> Instructions to follow
Reproduce precisely the lines between the start of the data below and the line with "[Clamping screw thread] */", both included.

-=-=-

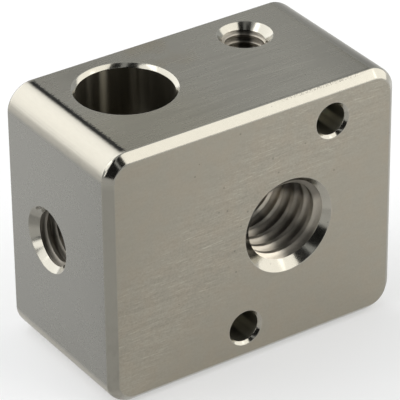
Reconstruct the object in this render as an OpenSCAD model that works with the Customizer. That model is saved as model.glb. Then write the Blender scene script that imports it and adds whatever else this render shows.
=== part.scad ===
// Heater block of a small hot end: one milled and plated metal block that carries
// a heater cartridge, a sensor screw and a nozzle.
// Units are millimetres. The block is drawn lying on its back, with its front
// face upward, and is stood up at the end: X is its length, the front face looks
// along -Y, and Z is up.

/* [Block] */

// Length of the block along X
block_length = 20.9; // [18:0.1:26]
// Height of the block as it stands
block_height = 17.2; // [16:0.1:22]
// Depth of the block from the front face to the back face
block_depth = 11.5; // [10.5:0.1:16]
// Radius of the four edges that run from front to back
edge_radius = 1.7; // [1:0.05:2.5]
// Leg of the 45 degree chamfer round the front and back faces
face_chamfer = 0.5; // [0.2:0.05:0.8]

/* [Heater bore] */

// Diameter of the plain bore for the heater cartridge
heater_bore_d = 6; // [4:0.05:6.5]
// Distance of the heater bore's axis from the left end
heater_from_left = 5.8; // [5:0.05:6.2]
// Distance of the heater bore's axis from the front face
heater_from_front = 6.9; // [5:0.05:7.2]
// Leg of the chamfer at both mouths of the heater bore
heater_chamfer = 0.24; // [0.1:0.02:0.4]

/* [Nozzle thread] */

// Outer diameter of the nozzle thread
nozzle_thread_d = 6; // [5:0.5:6]
// Pitch of the nozzle thread
nozzle_pitch = 1; // [0.5:0.05:1]
// Distance of the nozzle thread's axis from the right end
nozzle_from_right = 8; // [7.5:0.05:8.2]
// Height of the nozzle thread's axis above the bottom
nozzle_height = 8.6; // [8:0.05:9]
// Diameter of the countersunk mouths of the nozzle thread
nozzle_mouth_d = 6.35; // [6.1:0.05:7]

/* [Clamping screw thread] */

// Outer diameter of the thread for the screw that clamps the heater
clamp_thread_d = 4; // [3:0.5:4]
// Pitch of the clamping screw thread
clamp_pitch = 0.7; // [0.35:0.05:0.7]
// Height of the clamping screw's axis above the bottom
clamp_height = 8.6; // [6:0.05:11]
// Diameter of the countersunk mouth of the clamping screw thread
clamp_mouth_d = 4.3; // [4.1:0.05:4.8]

/* [Sensor screw thread] */

// Outer diameter of the thread for the sensor's holding screw
sensor_thread_d = 3; // [2:0.5:3]
// Pitch of the sensor screw thread
sensor_pitch = 0.5; // [0.35:0.05:0.5]
// Distance of the sensor screw's axis from the right end
sensor_from_right = 5.4; // [4.5:0.05:6]
// Distance of the sensor screw's axis from the front face
sensor_from_front = 8.4; // [8:0.05:8.6]
// Depth of the sensor screw hole at full width
sensor_depth = 4.5; // [3:0.1:5]
// Diameter of the countersunk mouth of the sensor screw hole
sensor_mouth_d = 3.5; // [3.1:0.05:3.8]

/* [Mounting holes] */

// Diameter of the two plain mounting holes
mounting_hole_d = 2; // [1.5:0.05:2.4]
// Diameter of the circle round the nozzle thread that the mounting holes lie on
mounting_circle_d = 14; // [13.5:0.1:14.4]
// Angle of the mounting holes on their circle, up from the block's length
mounting_angle = 63; // [58:1:68]
// Depth of the mounting holes at full width
mounting_depth = 5; // [3:0.1:5.4]
// Leg of the chamfer at the mouths of the mounting holes
mounting_chamfer = 0.2; // [0.05:0.05:0.3]

/* [Hidden] */

$fn = 96;

// Past a surface, a cutting tool goes on by this much
overrun = 1;
// Half the point angle of a twist drill
drill_half_angle = 59;

// Tapping drill of each thread
nozzle_core_d = nozzle_thread_d - nozzle_pitch;
clamp_core_d = clamp_thread_d - clamp_pitch;
sensor_core_d = sensor_thread_d - sensor_pitch;

// Places of the axes, from the left end and from the back face
nozzle_x = block_length - nozzle_from_right;
sensor_x = block_length - sensor_from_right;
heater_rise = block_depth - heater_from_front;
sensor_rise = block_depth - sensor_from_front;

metal = [0.62, 0.61, 0.58];

// Half section of a plate with both of its outer corners chamfered
module half_section(reach) {
    polygon([
        [0, 0],
        [reach - face_chamfer, 0],
        [reach, face_chamfer],
        [reach, block_depth - face_chamfer],
        [reach - face_chamfer, block_depth],
        [0, block_depth]
    ]);
}

// Both halves of that section, with its middle at the origin
module full_section(width) {
    half_section(width / 2);
    mirror([1, 0]) half_section(width / 2);
}

// The blank: two chamfered slabs crossed, and a turned quarter at each corner
module blank() {
    flat_length = block_length - 2 * edge_radius;
    flat_height = block_height - 2 * edge_radius;
    translate([block_length / 2, block_height - edge_radius, 0])
        rotate([90, 0, 0])
            linear_extrude(flat_height) full_section(block_length);
    translate([edge_radius, block_height / 2, 0])
        rotate([90, 0, 90])
            linear_extrude(flat_length) full_section(block_height);
    for (turn = [0 : 3]) {
        right = turn == 0 || turn == 3;
        upper = turn < 2;
        translate([
            right ? block_length - edge_radius : edge_radius,
            upper ? block_height - edge_radius : edge_radius,
            0
        ])
            rotate([0, 0, 90 * turn])
                rotate_extrude(angle = 90) half_section(edge_radius);
    }
}

// A countersink that opens along +Z, with its rim on the plane z = 0
module countersink(mouth_d, core_d) {
    leg = (mouth_d - core_d) / 2;
    translate([0, 0, -leg])
        cylinder(h = leg + overrun, r1 = core_d / 2, r2 = mouth_d / 2 + overrun);
}

// A drilled blind hole that opens along +Z, with a drill point and a countersink
module blind_hole(core_d, depth, mouth_d) {
    point = core_d / 2 / tan(drill_half_angle);
    translate([0, 0, -depth])
        cylinder(h = depth + overrun, d = core_d);
    translate([0, 0, -depth - point])
        cylinder(h = point, r1 = 0, r2 = core_d / 2);
    countersink(mouth_d, core_d);
}

// The plain bore for the heater, right through from bottom to top
module heater_bore() {
    mouth_d = heater_bore_d + 2 * heater_chamfer;
    translate([heater_from_left, 0, heater_rise])
        rotate([-90, 0, 0]) {
            translate([0, 0, -overrun])
                cylinder(h = block_height + 2 * overrun, d = heater_bore_d);
            translate([0, 0, block_height]) countersink(mouth_d, heater_bore_d);
            rotate([180, 0, 0]) countersink(mouth_d, heater_bore_d);
        }
}

// The nozzle thread's core, right through from back to front
module nozzle_hole() {
    translate([nozzle_x, nozzle_height, 0]) {
        translate([0, 0, -overrun])
            cylinder(h = block_depth + 2 * overrun, d = nozzle_core_d);
        translate([0, 0, block_depth]) countersink(nozzle_mouth_d, nozzle_core_d);
        rotate([180, 0, 0]) countersink(nozzle_mouth_d, nozzle_core_d);
    }
}

// The clamping screw's core, from the left end into the heater bore
module clamp_hole() {
    translate([0, clamp_height, heater_rise])
        rotate([0, -90, 0]) {
            translate([0, 0, -heater_from_left])
                cylinder(h = heater_from_left + overrun, d = clamp_core_d);
            countersink(clamp_mouth_d, clamp_core_d);
        }
}

// The sensor screw's hole, down from the top
module sensor_hole() {
    translate([sensor_x, block_height, sensor_rise])
        rotate([-90, 0, 0])
            blind_hole(sensor_core_d, sensor_depth, sensor_mouth_d);
}

// The two plain mounting holes, opposite each other round the nozzle thread
module mounting_holes() {
    mouth_d = mounting_hole_d + 2 * mounting_chamfer;
    for (side = [0, 180])
        translate([nozzle_x, nozzle_height, block_depth])
            rotate([0, 0, mounting_angle + side])
                translate([mounting_circle_d / 2, 0, 0])
                    blind_hole(mounting_hole_d, mounting_depth, mouth_d);
}

// The finished block, stood up with its bottom on z = 0 and centred over the origin
module heater_block() {
    color(metal)
        translate([-block_length / 2, block_depth / 2, 0])
            rotate([90, 0, 0])
                difference() {
                    blank();
                    heater_bore();
                    nozzle_hole();
                    clamp_hole();
                    sensor_hole();
                    mounting_holes();
                }
}

heater_block();
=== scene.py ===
# Heater block: the dressed model, its floor, lights and camera.
# Meshes are made in millimetres and scaled to metres at the end.
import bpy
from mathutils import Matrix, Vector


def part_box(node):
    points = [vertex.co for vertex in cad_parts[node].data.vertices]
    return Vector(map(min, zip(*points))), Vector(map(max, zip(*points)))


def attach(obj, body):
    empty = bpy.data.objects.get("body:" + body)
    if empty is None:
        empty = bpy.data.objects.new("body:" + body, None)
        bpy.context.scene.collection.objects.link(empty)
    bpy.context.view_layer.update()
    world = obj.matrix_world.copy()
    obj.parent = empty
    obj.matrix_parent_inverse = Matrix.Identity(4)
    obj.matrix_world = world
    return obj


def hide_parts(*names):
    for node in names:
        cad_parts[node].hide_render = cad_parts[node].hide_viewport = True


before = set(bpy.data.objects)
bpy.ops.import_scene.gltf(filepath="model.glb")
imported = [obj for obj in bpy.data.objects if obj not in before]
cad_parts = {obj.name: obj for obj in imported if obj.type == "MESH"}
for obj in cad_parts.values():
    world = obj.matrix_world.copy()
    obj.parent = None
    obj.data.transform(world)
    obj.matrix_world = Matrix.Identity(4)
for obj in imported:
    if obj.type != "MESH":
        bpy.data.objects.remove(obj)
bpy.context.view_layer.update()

import math

import bmesh
import bpy
from mathutils import Matrix, Vector

MM = 0.001

# Length, depth and height of the block in millimetres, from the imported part
lowest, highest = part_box("heater_block")
LENGTH, DEPTH, HEIGHT = (round((high - low) / MM, 3) for low, high in zip(lowest, highest))
LEFT = -LENGTH / 2
RIGHT = LENGTH / 2
FRONT = -DEPTH / 2
BACK = DEPTH / 2

# Edges and holes in millimetres, as in the part
EDGE_R = 1.7
CHAMFER = 0.5

HEATER_X = LEFT + 5.8
HEATER_Y = FRONT + 6.9
HEATER_R = 3.0
HEATER_MOUTH_R = 3.24

# Height of the nozzle thread's and the clamping screw's axes
MID_Z = 8.6

NOZZLE_X = RIGHT - 8.0
NOZZLE_R = 3.0
NOZZLE_PITCH = 1.0
NOZZLE_MOUTH_R = 3.175

CLAMP_R = 2.0
CLAMP_PITCH = 0.7
CLAMP_MOUTH_R = 2.15

SENSOR_X = RIGHT - 5.4
SENSOR_Y = FRONT + 8.4
SENSOR_R = 1.5
SENSOR_PITCH = 0.5
SENSOR_MOUTH_R = 1.75
SENSOR_DEPTH = 4.5
SENSOR_POINT = 0.75

MOUNT_HOLE_R = 1.0
MOUNT_MOUTH_R = 1.2
MOUNT_DEPTH = 5.0
MOUNT_POINT = 0.6
MOUNT_CIRCLE_R = 7.0
MOUNT_ANGLE = math.radians(63)
MOUNT_PLACES = [
    (
        NOZZLE_X + side * MOUNT_CIRCLE_R * math.cos(MOUNT_ANGLE),
        MID_Z + side * MOUNT_CIRCLE_R * math.sin(MOUNT_ANGLE),
    )
    for side in (1, -1)
]

# Under a mouth the drill stays a little inside the thread, which is cut after it
NOZZLE_DRILL_R = 2.45
CLAMP_DRILL_R = 1.62
SENSOR_DRILL_R = 1.24

# Soft corners that tumbling and plating leave on the machined edges
FACE_SOFT = 0.16
SIDE_SOFT = 0.1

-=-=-

> Task answer
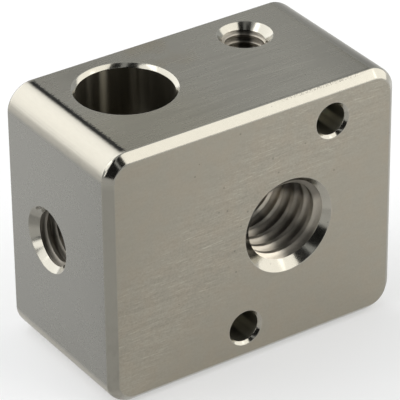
Reconstruct the object in this render as an OpenSCAD model that works with the Customizer. That model is saved as model.glb. Then write the Blender scene script that imports it and adds whatever else this render shows.
=== part.scad ===
// Heater block of a small hot end: one milled and plated metal block that carries
// a heater cartridge, a sensor screw and a nozzle.
// Units are millimetres. The block is drawn lying on its back, with its front
// face upward, and is stood up at the end: X is its length, the front face looks
// along -Y, and Z is up.

/* [Block] */

// Length of the block along X
block_length = 20.9; // [18:0.1:26]
// Height of the block as it stands
block_height = 17.2; // [16:0.1:22]
// Depth of the block from the front face to the back face
block_depth = 11.5; // [10.5:0.1:16]
// Radius of the four edges that run from front to back
edge_radius = 1.7; // [1:0.05:2.5]
// Leg of the 45 degree chamfer round the front and back faces
face_chamfer = 0.5; // [0.2:0.05:0.8]

/* [Heater bore] */

// Diameter of the plain bore for the heater cartridge
heater_bore_d = 6; // [4:0.05:6.5]
// Distance of the heater bore's axis from the left end
heater_from_left = 5.8; // [5:0.05:6.2]
// Distance of the heater bore's axis from the front face
heater_from_front = 6.9; // [5:0.05:7.2]
// Leg of the chamfer at both mouths of the heater bore
heater_chamfer = 0.24; // [0.1:0.02:0.4]

/* [Nozzle thread] */

// Outer diameter of the nozzle thread
nozzle_thread_d = 6; // [5:0.5:6]
// Pitch of the nozzle thread
nozzle_pitch = 1; // [0.5:0.05:1]
// Distance of the nozzle thread's axis from the right end
nozzle_from_right = 8; // [7.5:0.05:8.2]
// Height of the nozzle thread's axis above the bottom
nozzle_height = 8.6; // [8:0.05:9]
// Diameter of the countersunk mouths of the nozzle thread
nozzle_mouth_d = 6.35; // [6.1:0.05:7]

/* [Clamping screw thread] */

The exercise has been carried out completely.